I found "The Road" to be genuine and pure. To me it was a story for such a deep, powerful love and care for the moment, that is difficult to be possible in times of ease. Life's meaning changes. Purpose changes. Perspective changes.

I have a sense that the perspective in our affluent society is changing, as is likely vastly different from that of those less fortunate, and of generations ago. I try to have an awareness (that might be turning into a phobia) of this affluence, and the apathy it can spread. Sure, some might think having abundance is great, but I am not going to be so quick to think that the desire, aim, and creation of a so-called utopia is helpful. Having everything perfect or trying to make it so, seems to defy the logic of  what it takes to become something great.

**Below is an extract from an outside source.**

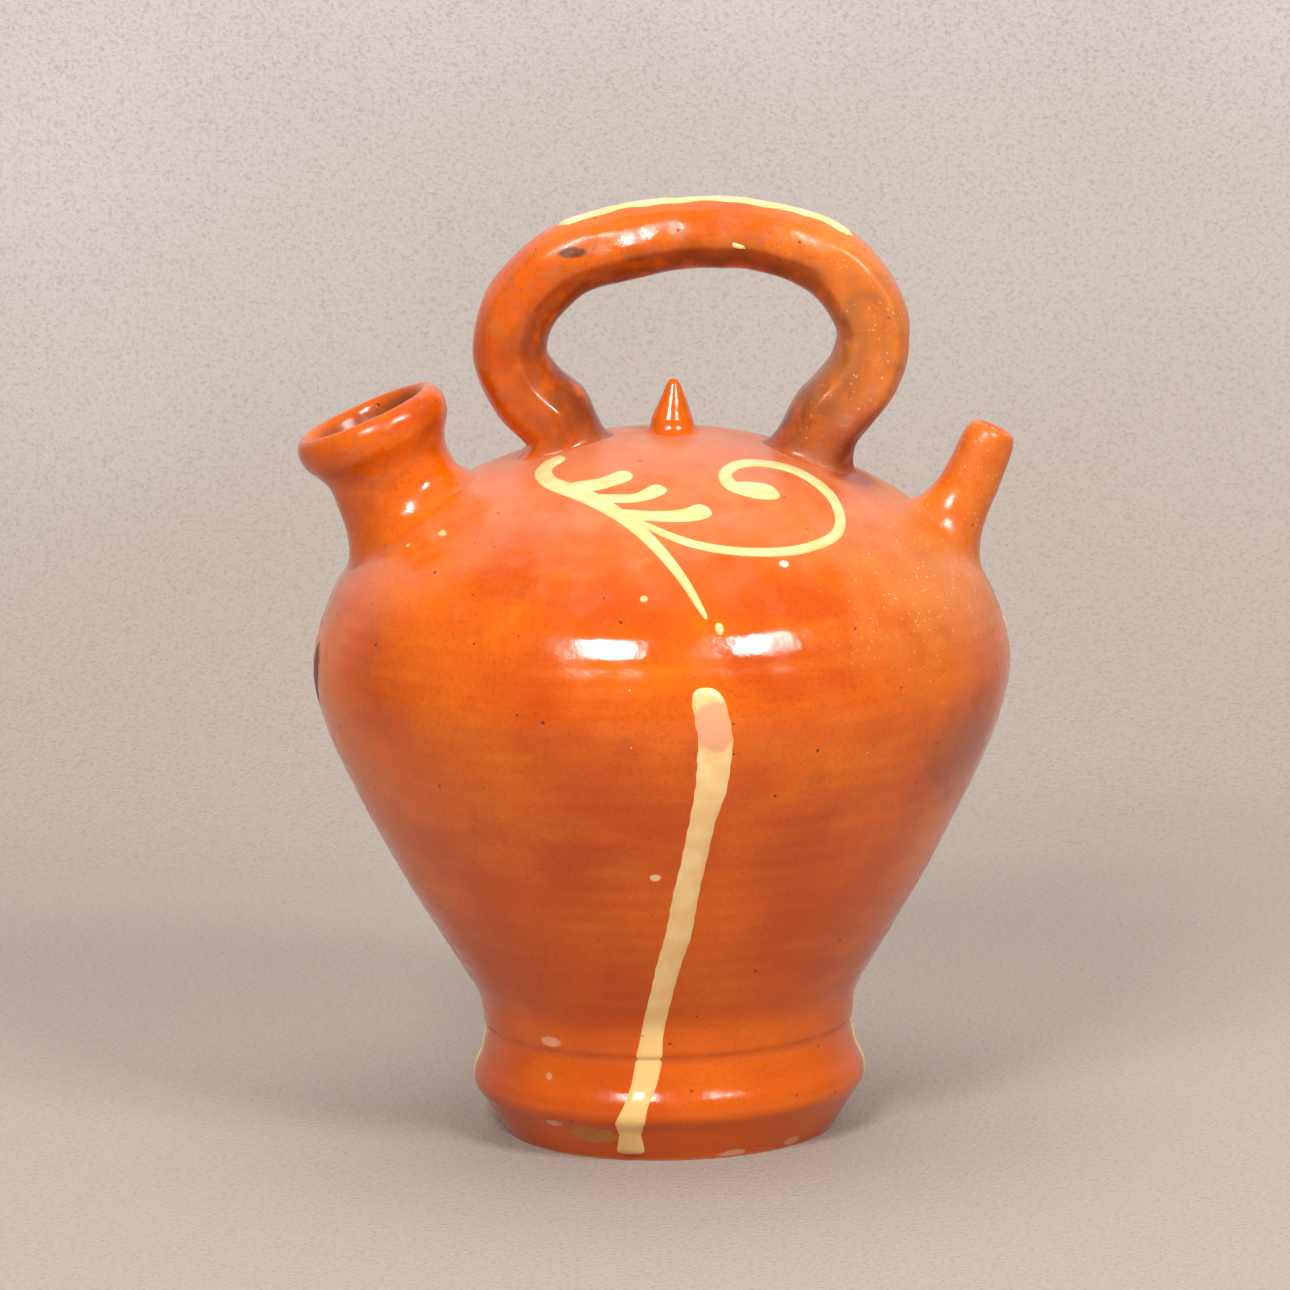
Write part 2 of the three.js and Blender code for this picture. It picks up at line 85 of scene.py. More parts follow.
# The outer outline of the thrown body, as (radius, height) in millimetres.
BASE_RADIUS = 48.5
BODY_HEIGHT = 207.3
WALL = 5.2
FLOOR = 8.0
FOOT_KNOTS = [(54.7, 10.2), (57.3, 14), (57, 18.5), (54.9, 23.5), (53.3, 31.5)]
BELLY_KNOTS = [
    (54.2, 32.4),
    (55.6, 41),
    (60.7, 50),
    (68, 62),
    (76.3, 76),
    (84.7, 92),
    (92.8, 108),
    (99.2, 124),
    (102, 141),
    (96.5, 160.5),
    (87.5, 173),
    (77, 182.3),
    (65, 190.2),
    (53, 196),
    (40.5, 200.8),
    (27, 204.6),
    (13.5, 206.7),
    (0, BODY_HEIGHT),
]


class BodyOutline:
    """The face of the body as a curve of radius against height, with its outward normal."""

    def __init__(self, points):
        self.radii, self.heights = points.T
        run = np.gradient(points, axis=0)
        run /= np.linalg.norm(run, axis=1)[:, None]
        self.normal_out, self.normal_up = run[:, 1], -run[:, 0]

    def radius(self, height):
        return float(np.interp(height, self.heights, self.radii, left=BASE_RADIUS, right=0))

    def normal(self, place):
        out = float(np.interp(place.z / MM, self.heights, self.normal_out))
        up = float(np.interp(place.z / MM, self.heights, self.normal_up))
        flat = Vector((place.x, place.y, 0))
        flat = flat.normalized() * out if flat.length > 1e-9 else flat
        return Vector((flat.x, flat.y, up)).normalized()

    def holds(self, place):
        return math.hypot(place.x, place.y) < self.radius(place.z / MM) * MM

    def meet(self, start, direction, lift=0.0):
        """Where a line from outside meets the body, lifted off it in millimetres."""
        outside, inside = 0.0, BODY_HEIGHT * MM
        for _ in range(26):
            middle = (outside + inside) / 2
            if self.holds(start + direction * middle):
                inside = middle
            else:
                outside = middle
        met = start + direction * outside
        return met + self.normal(met) * lift * MM


base_line = np.linspace([BASE_RADIUS, 0], FOOT_KNOTS[0], 12)[:-1]
foot_line = catmull_rom(FOOT_KNOTS, 60)
belly_line = even_steps(catmull_rom(BELLY_KNOTS, 900), 700)
BODY = BodyOutline(np.vstack([base_line, foot_line, belly_line]))


def pick_nothing():
    if bpy.context.object and bpy.context.object.mode != "OBJECT":
        bpy.ops.object.mode_set(mode="OBJECT")
    bpy.ops.object.select_all(action="DESELECT")


def edit_all():
    """Enters edit mode on the active piece with all of it selected."""
    bpy.ops.object.mode_set(mode="EDIT")
    bpy.ops.mesh.select_all(action="SELECT")


def apply_modifier(piece, name, kind, **settings):
    modifier = piece.modifiers.new(name, kind)
    for key, value in settings.items():
        setattr(modifier, key, value)
    pick_nothing()
    piece.select_set(True)
    bpy.context.view_layer.objects.active = piece
    bpy.ops.object.modifier_apply(modifier=modifier.name)


def spun(name, outline, steps, closed=False):
    """A turned piece: a point is drawn out along the outline, in millimetres, and spun about Z."""
    pick_nothing()
    bpy.ops.mesh.primitive_plane_add(size=MM)
    piece = bpy.context.object
    piece.name = name
    edit_all()
    bpy.ops.mesh.merge(type="CENTER")
    places = [Vector((radius * MM, 0, height * MM)) for radius, height in outline]
    bpy.ops.transform.translate(value=places[0])
    for here, there in zip(places, places[1:] + places[:1] * closed):
        bpy.ops.mesh.extrude_region_move(TRANSFORM_OT_translate={"value": there - here})
    bpy.ops.mesh.select_all(action="SELECT")
    bpy.ops.mesh.spin(steps=steps, angle=TAU, center=(0, 0, 0), axis=(0, 0, 1))
    bpy.ops.mesh.select_all(action="SELECT")
    bpy.ops.mesh.remove_doubles(threshold=0.002 * MM)
    bpy.ops.mesh.normals_make_consistent(inside=False)
    bpy.ops.object.mode_set(mode="OBJECT")
    return piece


def place_by(piece, matrix):
    """Moves a piece's mesh, so that its object stays at the origin."""
    piece.data.transform(matrix)
    piece.data.update()


def smooth(piece, angle=60):
    pick_nothing()
    piece.select_set(True)
    bpy.context.view_layer.objects.active = piece
    bpy.ops.object.shade_smooth_by_angle(angle=math.radians(angle))


def roughen(piece, name, size, strength, depth=2):
    """Pushes the face in and out by a soft noise, as a hand leaves it. Sizes in millimetres."""
    texture = bpy.data.textures.new(name, "CLOUDS")
    texture.noise_scale = size * MM
    texture.noise_depth = depth
    apply_modifier(
        piece, name, "DISPLACE", texture=texture, strength=strength * MM, mid_level=0.5,
        texture_coords="GLOBAL",
    )


UNEVEN_WALL = ("uneven_wall", 55, 0.9)
UNEVEN_PULL = ("uneven_pull", 17, 1.5)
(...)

Digressing, I think there are things to be gained from changed perspective. Maybe it's just a matter of coping, but we all are required to cope, and adaptability has served many of us well. Acquiring different perspectives whether it by choice or necessity, can create a new, deeper meanings and allow our thinking to be more adaptable - an increase in resilience, a toughness that comes from adversity. As I have stated before, how can we develop this toughness, when we are always trying to provide ideal conditions for our athletes (and children)? This doesn't mean seek out stupidity, just don't always take the easy road. Use good judgement.


Tuesday, December 4, 2012

Verbiage Triage

A few years ago, I had the coach-athlete role reversed with a friend who I had previously coached. He bombarded me with cues and emptied the dump truck full of verbiage I had used with him. All I could think about during the exercises was for him to shut up. It was a great lesson in humility.